L’agitation régnait au sein du palais. Et cette agitation n’avait rien à voir avec la flotte ennemie qui se dirigeait vers la capitale et qui menaçait une nouvelle fois ses habitants. Ou peut-être que si. Peut-être que cette angoisse, cette épreuve supplémentaire avait été suffisante pour déclencher le reste. Car si les soldats continuer de s’organiser pour suivre les ordres donnés, si les capitaines continuaient de revoir les possibilités et donnaient leurs ordres, ce sont les serviteurs et les suivantes que l’on voyait s’agiter dans cette partie du palais. C’était la sage-femme qui s’organisait et commandait ici.
Le travail avait commencé. La Princesse allait donner la vie. C’était certes un peu trop tôt, mais la grossesse s’était bien déroulée jusqu’ici, cela pouvait encore se dérouler dans de bonnes conditions.
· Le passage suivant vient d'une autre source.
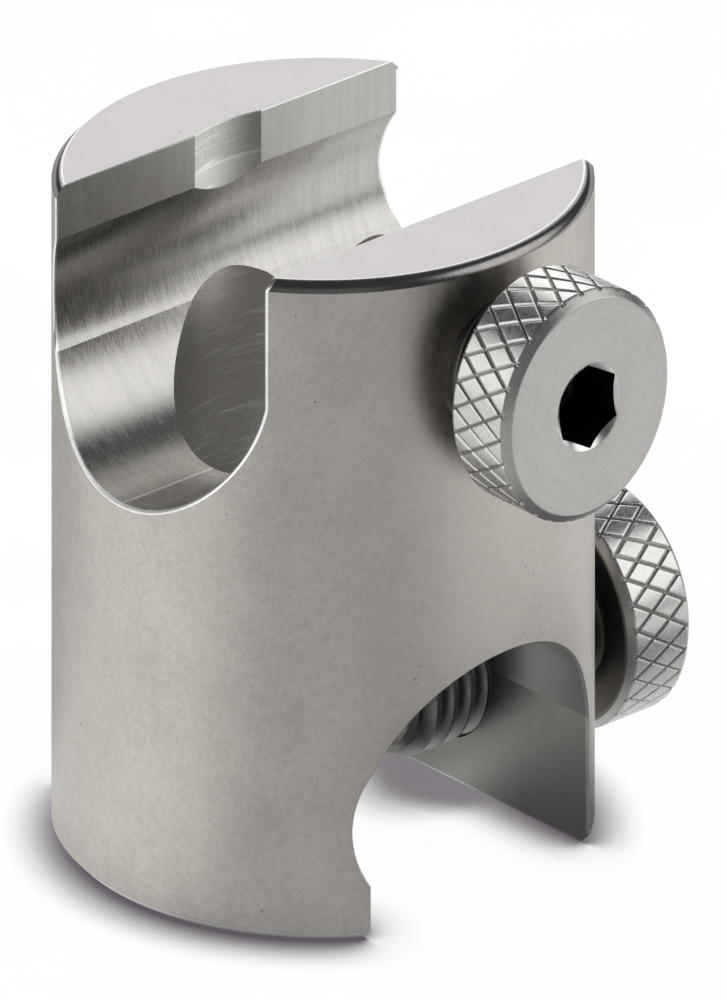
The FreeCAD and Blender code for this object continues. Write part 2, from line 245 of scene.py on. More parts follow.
class ClampStage(bpy.types.PropertyGroup):
    """Camera, floor and lights."""

    azimuth: angle("Azimuth", 48.0, "Direction that the camera looks from, turned from the front towards the right")
    elevation: angle("Elevation", 23.57, "Height of the camera above the horizon, seen from the middle of the view")
    distance: length("Distance", 1871.0, "Distance from the camera to the top of the block")
    lens: FloatProperty(name="Lens", description="Focal length", default=1220.0, min=1.0, unit="CAMERA")
    floor: colour("Floor", (1.0, 1.0, 1.0), "Pale floor")
    shadow: colour("Shadow", (0.12, 0.1, 0.12), "Colour of the floor where something stands on it")
    shadow_reach: length("Shadow reach", 4.2, "How far a thing shades the floor round it")
    glow: FloatProperty(
        name="Floor glow", description="Share of the floor's brightness that is its own", default=0.98, min=0.0, max=1.0
    )
    floor_dim: share("Floor dimming", 0.4, "How much darker the steel sees the floor between the two panels")
    close_dim: share("Close dimming", 0.8, "How much darker it sees the floor close by, in front on the right")
    base: share("Dim light", 0.09, "Strength of the dim studio between the panels")
    left: share("Left panel", 1.3, "Strength of the soft panel on the camera's left")
    right: share("Right panel", 1.42, "Strength of the soft panel on the camera's right")
    behind: share("Panel behind", 1.6, "Strength of the soft panel behind the clamp")
    front: share("Front panel", 0.16, "Strength of the soft panel on the camera's side, which the back views show")


def node(tree, kind, inputs=None, **settings):
    """A shader node with its settings, and its inputs set or linked by name or by place."""
    made = tree.nodes.new(kind)
    for name, value in settings.items():
        setattr(made, name, value)
    for key, value in (inputs or {}).items():
        if isinstance(value, bpy.types.NodeSocket):
            tree.links.new(value, made.inputs[key])
        else:
            made.inputs[key].default_value = value
    return made


def maths(tree, operation, first, second=0.0, third=0.0):
    """The value that a Math node gives."""
    return node(tree, "ShaderNodeMath", {0: first, 1: second, 2: third}, operation=operation).outputs[0]


def vector_maths(tree, operation, inputs, output=0):
    """What a Vector Math node gives."""
    return node(tree, "ShaderNodeVectorMath", inputs, operation=operation).outputs[output]


def product(tree, *values):
    """The product of some values. Of masks, it is where all of them hold."""
    result = values[0]
    for value in values[1:]:
        result = maths(tree, "MULTIPLY", result, value)
    return result


def highest(tree, *values):
    """The highest of some values. Of masks, it is where any of them holds."""
    result = values[0]
    for value in values[1:]:
        result = maths(tree, "MAXIMUM", result, value)
    return result


def remap(tree, value, low, high, to_low=0.0, to_high=1.0):
    """A value mapped smoothly from one range to another, and kept inside it."""
    inputs = {"Value": value, "From Min": low, "From Max": high, "To Min": to_low, "To Max": to_high}
    return node(tree, "ShaderNodeMapRange", inputs, interpolation_type="SMOOTHSTEP").outputs["Result"]


def blend_colours(tree, factor, first, second):
    """Two colours mixed by a factor."""
    made = node(tree, "ShaderNodeMix", {"Factor": factor}, data_type="RGBA")
    for place, value in (("A", first), ("B", second)):
        socket = [item for item in made.inputs if item.name == place and item.type == "RGBA"][0]
        if isinstance(value, bpy.types.NodeSocket):
            tree.links.new(value, socket)
        else:
            socket.default_value = (*value, 1.0)
    return [item for item in made.outputs if item.type == "RGBA"][0]


def noise(tree, vector, scale, detail, roughness=0.5):
    """A noise value about a half."""
    inputs = {"Vector": vector, "Scale": scale, "Detail": detail, "Roughness": roughness}
    return node(tree, "ShaderNodeTexNoise", inputs).outputs["Fac"]


def stretched(tree, vector, factors):
    """A vector with each part multiplied by its own factor."""
    return vector_maths(tree, "MULTIPLY", {0: vector, 1: factors})


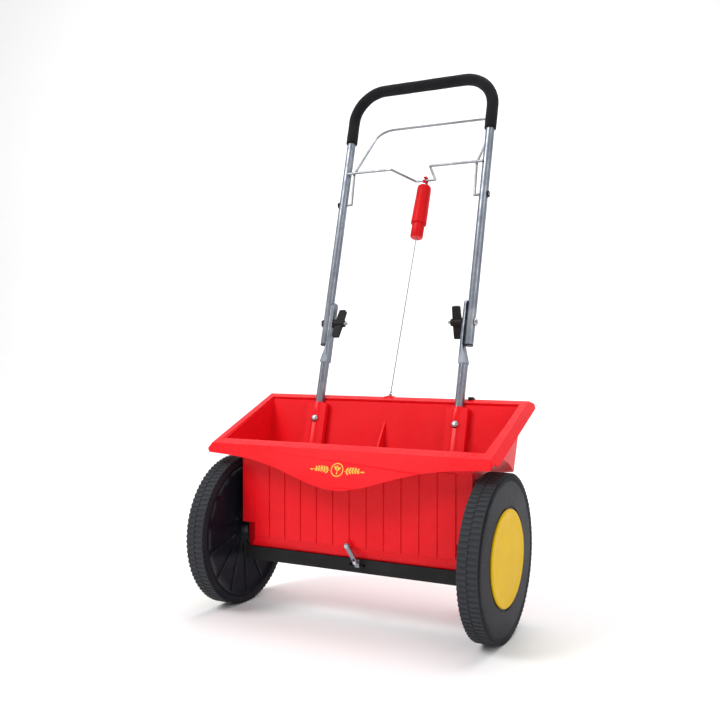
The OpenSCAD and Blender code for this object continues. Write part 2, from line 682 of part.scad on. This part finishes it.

L’accoucheuse ne s’alarmait pas, préparant soigneusement ce dont ils pourraient avoir besoin, tout en parlant calmement à la future mère qui faisait les cent pas dans la chambre. Elle savait bien que, princesse ou non, un enfantement était toujours autant effrayant et douloureux que rempli de joies et de promesses. Surtout le premier, qui s’avérait souvent plus long et épuisant pour la mère. Elle encouragea la princesse, la rassurant tout en faisant allumer un feu malgré la chaleur ambiante, pour préparer le bain de l’enfant. Les langes pour l’enfant étaient prêtes, les femmes discutaient et surveillaient l’avancée, rapportant de temps à autres les nouvelles aux hommes patientant dehors. La sage-femme s’occupait de la princesse, alternant les massages et les encouragements, les conseils et les soins.
Et ce fut long et épuisant. La princesse finit par donner la vie, après de longues heures de travail et d’épuisement, et l’accoucheuse s’empara de l’enfant, petit et chétif, pour le faire crier et s’assurer qu’il était en vie. Il poussa un cri et elle sourit avant de se charger de le baigner et de le préparer, pendant que d’autres se chargeaient de changer la mère et de la faire allonger pour qu’elle puisse enfin reprendre des forces.
L’annonce de la naissance de l’enfant, du nouveau Martell, Prince ou non, avait déjà parcouru le palais que la princesse n’avait pas encore eu son enfant dans les bras. Les murmures sur son espérances de vie allaient bon train aussi alors que chacun répétait qu’il n’était pas bien gros, trop précoce qu’il était. Mais la princesse Deria Martell put enfin le tenir contre elle, et cette petite main qui serrait son doigt était bien assez vigoureuse à ses yeux.
Mais, visiblement, pas suffisamment, pas assez pour que la Mère veille sur lui, pas assez pour que l’Etranger se tienne loin de lui. L’enfant ne survécu pas plus de quelques heures contre le sein de sa mère. Sa petite main ne tiendrait plus celle de la Princesse. Ce fils tant attendu et déjà tant aimé n’était plus, laissant la princesse gérer son deuil et sa perte.
Et les murmures reprirent aussi vite, transmettant la nouvelle encore plus rapidement que celle la précédent de quelques heures. Le nouveau Martell n’était plus. Perdre un enfant était une terrible et douloureuse épreuve. Comment la princesse allait-elle vivre et surmonter cela ? Serait-elle assez forte pour ne pas se laisser abattre et pour penser à l’avenir des siens ? Les paris étaient lancés alors que chacun s’apprêtait à soutenir si ce n’est la princesse et sa perte, tout du moins sa principauté et ses terres.
Un petit être était mort à l'intérieur des murs, un Prince. En mer, au large, des milliers de marins et de soldats mouraient pour l'indépendance de la Principauté, ou pour l'avilir. La nui tombée, Cleitos Caradreon vint visiter la Princesse Deria en ses appartements, ne se laissant arrêter ni par la garde ni par les serviteurs. Il s'assit sur le lit de la Princesse éreintée, brisée. Il lui dit qu'elle avait tenu parole. Lui aussi. Dorne souffrait, mais Dorne vivait. Il était temps maintenant, de se forger un nouveau destin.